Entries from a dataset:
------------------------------------

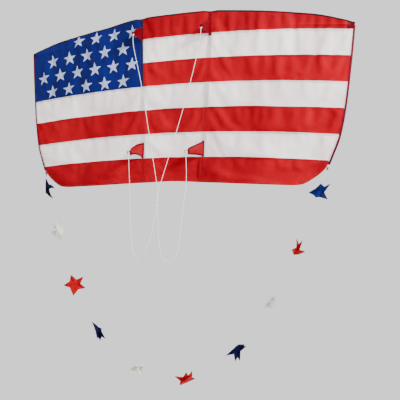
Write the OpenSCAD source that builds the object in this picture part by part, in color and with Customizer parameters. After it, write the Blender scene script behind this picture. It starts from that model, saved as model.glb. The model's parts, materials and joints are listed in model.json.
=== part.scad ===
// Bowed single-surface kite with a striped sail, two spines, four keel fins,
// a slack cord bridle and a hanging loop tail of ten cloth stars.
// Millimetres. +X to the viewer's right, -Y out of the sail's front, +Z up.
// The origin is on the cross spar's axis, at the middle of the ferrule.

/* [Sail] */
// Half of the wing span
half_span = 800; // [500:10:1200]
// Radius of the bow, seen from above
bow_radius = 8500; // [3000:100:20000]
// How far the seams drop at the wing tips
tip_droop = 35; // [0:1:80]
// Height of one stripe
stripe_height = 112; // [60:1:160]
// Height of the first seam above the cross spar
first_seam_z = -20; // [-60:1:20]
// Modelled thickness of the cloth
cloth = 0.8; // [0.5:0.1:1.5]
// Thickness of the hems and appliqué on top of the cloth
trim = 0.6; // [0.4:0.1:1]
// Width of the leading and trailing hems
hem_width = 7; // [5:1:20]
// Radius of a canton star
canton_star_radius = 35; // [20:1:45]
// Distance between canton stars along a row
canton_star_pitch = 101; // [80:1:120]
// Distance between rows of canton stars
canton_row_pitch = 76.5; // [60:0.5:90]

/* [Frame] */
// Distance of the sail's back face in front of the spar axis
sail_front = 9; // [8:0.5:14]
// Radius of the cross spar
spar_radius = 3; // [2:0.25:4]
// Radius of the spines
spine_radius = 2.5; // [2:0.25:3]
// Radius of the side rods
side_rod_radius = 2; // [1.5:0.25:3]
// Half distance between the spines at the leading edge
spine_top_x = 172; // [120:1:240]
// Half distance between the spines at the trailing edge
spine_foot_x = 142; // [100:1:240]
// Length of the ferrule that joins the spar halves
ferrule_length = 90; // [60:5:140]

/* [Keels] */
// Length of a keel's root on the sail
keel_root = 65; // [40:1:100]
// Depth of a keel, sail to tip
keel_depth = 72; // [40:1:110]
// Thickness of a keel
keel_cloth = 1; // [0.6:0.1:1.6]
// Root top of the upper keels
keel_upper_z = 38; // [0:1:60]
// Root top of the lower keels
keel_lower_z = -508; // [-560:1:-440]
// Lean of the upper left keel from square to the sail
lean_upper_left = 4; // [-60:1:60]
// Lean of the upper right keel
lean_upper_right = 10; // [-60:1:60]
// Lean of the lower left keel
lean_lower_left = 27; // [-60:1:60]
// Lean of the lower right keel
lean_lower_right = 48; // [-60:1:60]

/* [Cords and tail] */
// Radius of the bridle cord
bridle_radius = 1; // [0.6:0.1:2]
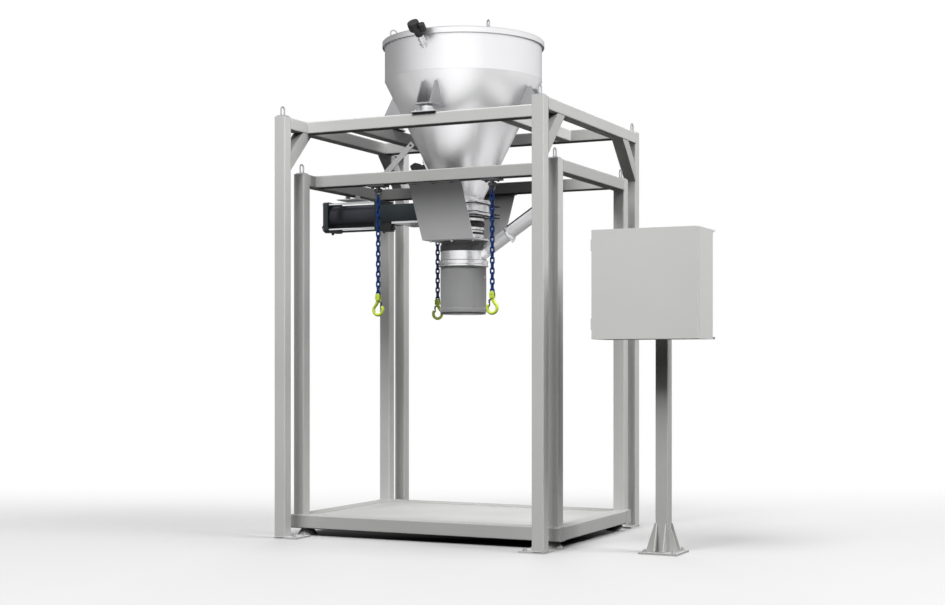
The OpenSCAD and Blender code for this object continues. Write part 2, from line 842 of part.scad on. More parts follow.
// The blade with its fork, the piston rod and the piston
module gate_blade() {
    fork_l = 40;
    fork_w = 40;
    fork_h = 30;
    past_gate = 8;
    tail = gate_r + past_gate;
    rod_x = barrel_x - cap_l / 4;
    color(steel) translate([0, 0, blade_z]) {
        translate([0, 0, -blade_t / 2]) {
            cylinder(r = blade_half, h = blade_t);
            translate([-tail, -blade_half, 0]) cube([tail, 2 * blade_half, blade_t]);
        }
        translate([-tail - fork_l + blade_t, -fork_w / 2, -fork_h / 2])
            cube([fork_l - blade_t, fork_w, fork_h]);
        translate([rod_x, 0, 0]) bar_x(rod_r, -tail - fork_l / 2 - rod_x);
        translate([rod_x - piston_t, 0, 0]) bar_x(barrel_r - barrel_wall - fit, piston_t);
    }
}

// Air cylinder

module cylinder_barrel() {
    l = barrel_x - rear_cap_x;
    color(slate) translate([rear_cap_x, 0, blade_z]) difference() {
        bar_x(barrel_r, l);
        translate([-past, 0, 0]) bar_x(barrel_r - barrel_wall, l + 2 * past);
    }
}

module tie_rod_places() {
    place = cap_w / 2 - tie_edge;
    for (y = [-1, 1], z = [-1, 1]) translate([0, y * place, blade_z + z * place]) children();
}

module cylinder_cap(x) {
    corner = 14;
    translate([x, 0, blade_z]) rotate([90, 0, 90])
        linear_extrude(cap_l) rounded_rect(cap_w, cap_w, corner);
}

module cylinder_caps() {
    color(slate) difference() {
        union() {
            cylinder_cap(barrel_x);
            cylinder_cap(rear_cap_x - cap_l);
        }
        tie_rod_places() translate([rear_cap_x - cap_l - past, 0, 0])
            bar_x(tie_r + fit, cylinder_l + 2 * past);
        translate([barrel_x - past, 0, blade_z]) bar_x(rod_r + running_fit, cap_l + 2 * past);
    }
}

// Four rods with their nuts, and the flat bar under the end caps
module tie_rods() {
    nut_h = 10;
    bar_w = 30;
    bar_t = 8;
    rear = rear_cap_x - cap_l;
    color(steel) {
        tie_rod_places() {
            translate([rear - nut_h - past, 0, 0]) bar_x(tie_r, cylinder_l + nut_h - past);
            translate([rear - nut_h, 0, 0]) rotate([0, 90, 0])
                cylinder(r = tie_r * 1.7, h = nut_h, $fn = 6);
        }
        translate([rear + bar_t, -cap_w / 2 + bar_t, blade_z - cap_w / 2 - bar_t])
            cube([cylinder_l - bar_t, bar_w, bar_t]);
    }
}

// The plug, the ring and the hose fittings on the air cylinder
module air_fittings() {
    rear = rear_cap_x - cap_l;
    plug_l = 12;
    ring_r = 15;
    ring_wire = 9;
    color(black) {
        translate([rear - plug_l, 0, blade_z]) bar_x(tie_r + 1, plug_l);
        translate([rear - ring_r - ring_wire / 2, -cap_w / 4, blade_z - cap_w / 3])
            bent_bar(ring_r, ring_wire / 2, 0, full_turn);
        translate([rear - plug_l / 2, -cap_w / 4, blade_z - cap_w / 3]) bar_x(tie_r, plug_l / 2);
        for (x = [barrel_x + cap_l / 2, rear_cap_x - cap_l / 2])
            translate([x, 0, blade_z - cap_w / 2]) {
                hex_head(tie_r * 1.8, tie_r);
                translate([0, 0, -1.5 * plug_l]) cylinder(r = tie_r, h = plug_l);
            }
    }
}

module pilot_valve() {
    valve_l = 92;
    valve_w = 56;
    valve_h = 64;
    inset = 24;
    knob_l = 14;
    knob_drop = 8;
    valve_x = bonnet_x + inset;
    valve_y = -bonnet_half + inset / 2;
    top = blade_z - bonnet_h / 2;
    color(black) translate([valve_x, valve_y, top - valve_h]) {
        translate([valve_h / 2, 0, 0]) cube([valve_l - valve_h / 2, valve_w, valve_h]);
        translate([valve_h / 2, valve_w / 2, valve_h / 2]) bar_y(valve_h / 2, valve_w);
        translate([0, 0, valve_h / 2]) cube([valve_h, valve_w, valve_h / 2]);
        translate([valve_l, valve_w / 2, valve_h / 2 - knob_drop]) bar_x(valve_h / 4, knob_l);
    }
}

// Sleeve, cradle and spout

module flex_sleeve() {
    fold_r = 6;
    middle = sleeve_low + sleeve_h / 2;
    color(black) difference() {
        union() {
            translate([0, 0, sleeve_low]) cylinder(r = sleeve_r, h = sleeve_h);
            translate([0, 0, middle]) rotate_extrude()
                translate([sleeve_r - fold_r / 3, 0]) circle(fold_r);
        }
        translate([0, 0, sleeve_low - past]) cylinder(r = pipe_r + fit, h = sleeve_h + 2 * past);
    }
}

// One band clamp: a split ring with two ears and a screw
module band_clamp(r, h) {
    ear_l = 18;
    ear_t = 5;
    slit = 6;
    screw_r = 3.5;
    screw_l = 36;
    ear_y = -r - fit - ear_l;
    difference() {
        union() {
            cylinder(r = r + fit + band_t, h = h);
            translate([-ear_t - slit / 2, ear_y, 0]) cube([2 * ear_t + slit, ear_l, h]);
        }
        translate([0, 0, -past]) cylinder(r = r + fit, h = h + 2 * past);
        translate([-slit / 2, ear_y - past, -past]) cube([slit, ear_l + 2 * past, h + 2 * past]);
    }
    translate([-screw_l / 2, ear_y + ear_l * 0.4, h / 2]) bar_x(screw_r, screw_l);
}

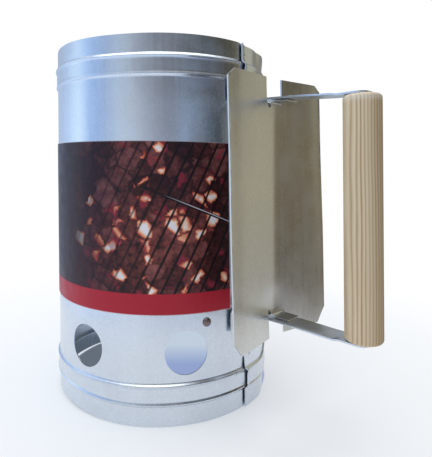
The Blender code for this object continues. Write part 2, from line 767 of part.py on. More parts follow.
chimney_axis = add_empty("chimney_axis", (-AXIS_OFFSET, 0.0, 0.0), None)
grip_axis = add_empty("grip_axis", (GRIP_DISTANCE, 0.0, GRIP_BOTTOM), chimney_axis)

body_shell = build_body(chimney_axis)
build_pegs(chimney_axis)
build_grate(chimney_axis)
strap_parts = build_straps(chimney_axis)
build_rivets(chimney_axis, body_shell, strap_parts)
build_grip(grip_axis, strap_parts)
build_shield(chimney_axis)
build_label(chimney_axis)
bpy.context.view_layer.update()
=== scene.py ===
"""Looks for the chimney charcoal starter: finer sheet metal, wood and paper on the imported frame.

Metres, +Z up, +X from the chimney to the grip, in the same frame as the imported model.
"""

from math import ceil, cos, degrees, exp, hypot, pi, radians, sin, tan, tau

import bmesh
import bpy
from mathutils import Matrix, Vector, noise


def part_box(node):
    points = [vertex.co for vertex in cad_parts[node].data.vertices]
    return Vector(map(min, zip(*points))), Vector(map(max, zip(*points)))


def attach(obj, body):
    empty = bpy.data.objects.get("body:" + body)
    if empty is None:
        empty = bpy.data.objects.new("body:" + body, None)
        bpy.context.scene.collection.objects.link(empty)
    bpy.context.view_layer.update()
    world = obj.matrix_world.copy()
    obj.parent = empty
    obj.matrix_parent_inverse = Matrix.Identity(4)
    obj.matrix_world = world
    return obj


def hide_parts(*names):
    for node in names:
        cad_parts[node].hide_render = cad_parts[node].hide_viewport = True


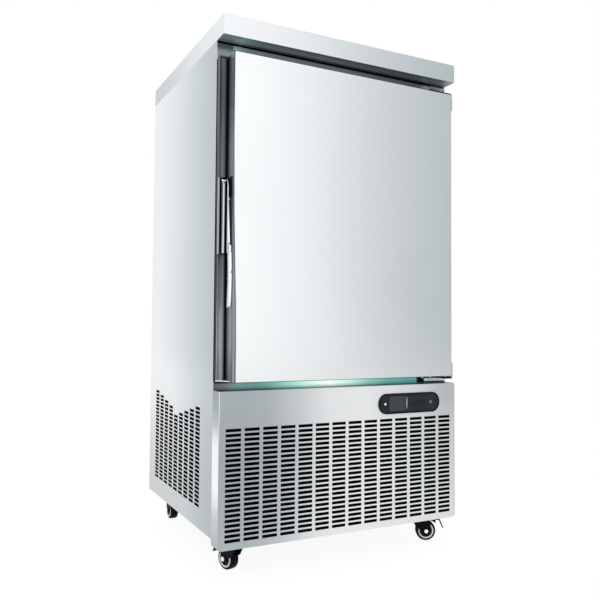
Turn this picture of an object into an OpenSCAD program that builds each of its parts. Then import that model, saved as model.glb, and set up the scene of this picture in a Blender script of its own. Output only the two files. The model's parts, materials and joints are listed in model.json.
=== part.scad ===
// Upright single-door blast chiller on swivel casters.
// Millimetres. Origin: middle of the footprint, on the floor. +X right, +Y to the back, +Z up.
// The door faces -Y. Every piece is drawn where it stands, with the door shut.

/* [Cabinet] */
// Overall width
cab_w = 800; // [740:10:860]
// Depth of the body, from its back face to its front face
body_d = 650; // [640:10:720]
// Height of the body's lower edge above the floor
body_z0 = 105; // [100:1:110]
// Height of the top cap's underside above the floor
cap_z0 = 1484; // [1400:2:1640]
// Height of the top cap
cap_h = 57; // [45:1:80]
// Reach of the top cap in front of the body
cap_over = 52; // [35:1:60]
// Thickness of the sheet metal
skin = 1.5; // [1.2:0.1:2]
// Width of the folded edges of the panels
hem = 20; // [15:1:24]

/* [Chamber] */
// Thickness of the chamber's side walls
side_t = 65; // [60:1:70]
// Height of the chamber floor above the machine compartment's ceiling
floor_t = 65; // [55:1:70]
// Thickness of the chamber's back wall
back_t = 60; // [50:1:66]
// Space between the fan plate and the chamber's back wall
duct_d = 150; // [140:1:160]
// Distance between two tray levels
level_pitch = 78; // [70:1:80]
// Height of the lowest tray level above the chamber floor
level_z0 = 32; // [20:1:36]
// Width of the ledge that a tray rests on
ledge_w = 41; // [30:1:50]

/* [Lower front panel] */
// Height of the panel's lower edge above the floor
panel_z0 = 84; // [80:1:90]
// Height of the panel
panel_h = 424; // [415:1:428]
// Depth of the folded panel in front of the body
panel_d = 50; // [40:1:56]
// Radius of the panel's two lower corners
panel_r = 10; // [4:1:16]
// Number of slot columns
grille_cols = 14; // [8:1:14]
// Least distance from the slots up to the control panel
grille_gap = 14; // [12:1:18]
// Length of one slot
slot_w = 45; // [30:1:50]
// Height of one slot
slot_h = 8.5; // [5:0.5:9.5]
// Margin beside the slot columns
grille_side = 15; // [10:1:20]
// Distance between two slot rows
slot_dz = 13.4; // [12:0.1:13.6]
// Height of the lowest slot's middle above the panel's lower edge
grille_z0 = 24; // [16:1:30]

/* [Side vents] */
// Number of vent columns
vent_cols = 9; // [5:1:9]
// Least distance from the vents up to the machine compartment's ceiling
vent_top = 42; // [38:1:46]
// Length of one vent slot
vent_w = 40; // [25:1:44]
// Distance between two vent columns
vent_dy = 53.5; // [48:0.5:56]
// Distance between two vent rows
vent_dz = 12; // [11:0.5:12.5]
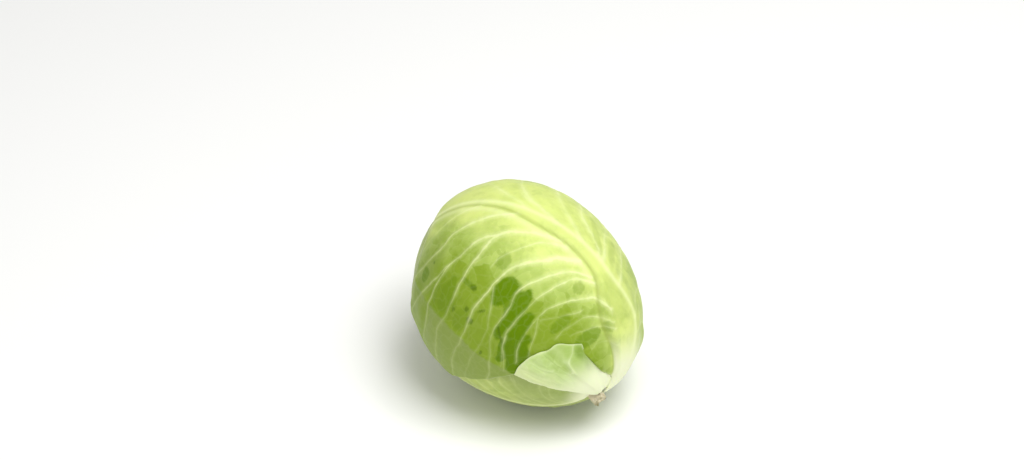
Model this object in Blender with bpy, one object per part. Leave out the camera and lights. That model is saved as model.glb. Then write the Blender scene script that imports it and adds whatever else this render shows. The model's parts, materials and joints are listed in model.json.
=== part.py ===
"""A head of white cabbage, lying on a small flat spot of its side.

Every leaf is a thin closed shell that wraps round the head. The leaves are nested like the real
ones: each grows from the stalk, a golden-angle turn from the one before it, and lies a little
deeper than it. Lengths are in millimetres until a mesh is made, which is in metres.

Frame: origin at the middle of the resting spot, +Z up. Inside the head, directions are given by
theta, the angle from the stalk's end towards the crown, and phi, the turn about the stalk.
"""
import math
from typing import NamedTuple

import bpy
import numpy as np

MM = 0.001

# How the head lies
CENTRE_HEIGHT = 79.6      # head centre above the surface that it rests on
STALK_DIP = 22.4          # degrees that the cut stalk points below level
STALK_HEADING = -52.4     # degrees, compass turn of the stalk about +Z from +X
HEAD_ROLL = 30.7          # degrees, turn of the head about its stalk

# Shape of the head: its mean radius at the stalk's end, lower shoulder, waist, upper shoulder and
# crown, and how far beyond that its side at phi = 0 swells at the two shoulders and the waist
PROFILE_AT = (0.0, 45.0, 90.0, 135.0, 180.0)
PROFILE = (98.0, 88.0, 82.5, 88.0, 94.5)
SWELL_AT = (45.0, 90.0, 135.0)
SWELL = (1.0, -4.5, -3.5)

# Stalk: a core that tapers into the head, its cut end just proud of the leaf bases
STALK_CUT_AT = 98.5      # from the head centre along the stalk
STALK_TOP_AT = 22.0
STALK_CUT_RADIUS = 12.5
STALK_TOP_RADIUS = 9.0
STALK_CUT_BEVEL = 1.2
STALK_SIDES = 28
STALK_CLEARANCE = 2.6     # between the stalk and the leaf bases

# Leaves
GOLDEN_ANGLE = 137.508    # degrees between one leaf and the next
FIRST_AZIMUTH = 41.0      # phi of the outermost whole leaf's rib
WRAPPER_DEPTHS = (0.0, 2.2, 4.4, 6.6, 8.8, 11.0)
WRAPPER_THICKNESS = 0.9
HEART_LEAVES = 12
HEART_FIRST_DEPTH = 14.6
HEART_PITCH = 4.3
HEART_THICKNESS = 1.9
HEART_TIP = 150.0
HEART_SPREAD = 88.0
FIRST_ENDS_AT = (147.0, 165.0)  # theta and phi that the outermost whole leaf's rib heads for
FIRST_SPREAD = (118.0, 150.0)
FIRST_TAPER = (0.75, 0.9)
PAST_CROWN = 158.0        # theta of the point, over the crown, that the other ribs head for
TORN_AZIMUTH = 104.0
TORN_TIP = 47.0
TORN_SPREAD = (27.0, 29.0)
TORN_TAPER = (0.85, 1.0)
TORN_TIP_ROUND = (11.0, 0.0)
TORN_PROUD = 3.0          # of the surface of the leaf under it
BUD_RADIUS = 11.0
BUD_HALF_LENGTH = 17.0
BUD_BELOW_STALK = 0.5     # gap between the stalk's top and the bud
BUD_SIDES = 16
BUD_RINGS = 9

# Tip, spread, rows, columns and whether it shows a rib, of each wrapper leaf from the outermost in
WRAPPER_SIZES = ((158.0, 150.0, 20, 14, True), (160.0, 118.0, 20, 12, True),
                 (155.0, 95.0, 17, 9, False), (155.0, 95.0, 17, 9, False),
                 (155.0, 92.0, 17, 9, False), (155.0, 92.0, 17, 9, False))

# A leaf's rows follow its lateral veins: each leaves the rib climbing, then levels off
ROW_CLIMB = 10.0                      # degrees that each row climbs
CLASPING_CLIMB = 2.0                  # more at the base of a leaf
CLIMB_FADE = 25.0                     # degrees up the rib over which that passes off
ROW_LEVEL_OFF = 26.0                  # degrees of turn about the stalk in which a row levels off
WHOLE_TAPER = (0.75, 0.45)            # width of a whole leaf at its base and tip, next to its widest
TIP_ROUND = (12.0, 12.0)              # degrees by which the corners of a leaf's tip fall back

# The lower margin of the outermost whole leaf, as turn from the rib and climb, in degrees: it clasps
# the stalk on the right and, on the left, leaves a lobe beside the stalk and sweeps up clear of it
FIRST_HEM = ((-118.0, 20.0), (-60.0, 2.0), (0.0, 0.0), (22.0, 4.0), (33.0, 18.0), (44.0, 25.0),
             (86.0, 39.0), (107.0, 54.0), (132.0, 71.0), (151.0, 77.0))
HEM_FADE = 1.6                        # power with which the hem's climb passes off towards the tip

RIB_HALF_WIDTH = (13.0, 3.0)          # at the leaf's base and tip
RIB_HEIGHT = 1.3
GRID_NEAR_RIB = 0.62                  # share of even spacing in the columns, closer at the rib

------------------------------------

Instructions for the task:
Exactly those lines that run from the line with "Turn this picture" through the line with "ledge_w = 41; // [30:1:50]" are to be reproduced; both end lines belong to the range.

Solution for this task:
Turn this picture of an object into an OpenSCAD program that builds each of its parts. Then import that model, saved as model.glb, and set up the scene of this picture in a Blender script of its own. Output only the two files. The model's parts, materials and joints are listed in model.json.
=== part.scad ===
// Upright single-door blast chiller on swivel casters.
// Millimetres. Origin: middle of the footprint, on the floor. +X right, +Y to the back, +Z up.
// The door faces -Y. Every piece is drawn where it stands, with the door shut.

/* [Cabinet] */
// Overall width
cab_w = 800; // [740:10:860]
// Depth of the body, from its back face to its front face
body_d = 650; // [640:10:720]
// Height of the body's lower edge above the floor
body_z0 = 105; // [100:1:110]
// Height of the top cap's underside above the floor
cap_z0 = 1484; // [1400:2:1640]
// Height of the top cap
cap_h = 57; // [45:1:80]
// Reach of the top cap in front of the body
cap_over = 52; // [35:1:60]
// Thickness of the sheet metal
skin = 1.5; // [1.2:0.1:2]
// Width of the folded edges of the panels
hem = 20; // [15:1:24]

/* [Chamber] */
// Thickness of the chamber's side walls
side_t = 65; // [60:1:70]
// Height of the chamber floor above the machine compartment's ceiling
floor_t = 65; // [55:1:70]
// Thickness of the chamber's back wall
back_t = 60; // [50:1:66]
// Space between the fan plate and the chamber's back wall
duct_d = 150; // [140:1:160]
// Distance between two tray levels
level_pitch = 78; // [70:1:80]
// Height of the lowest tray level above the chamber floor
level_z0 = 32; // [20:1:36]
// Width of the ledge that a tray rests on
ledge_w = 41; // [30:1:50]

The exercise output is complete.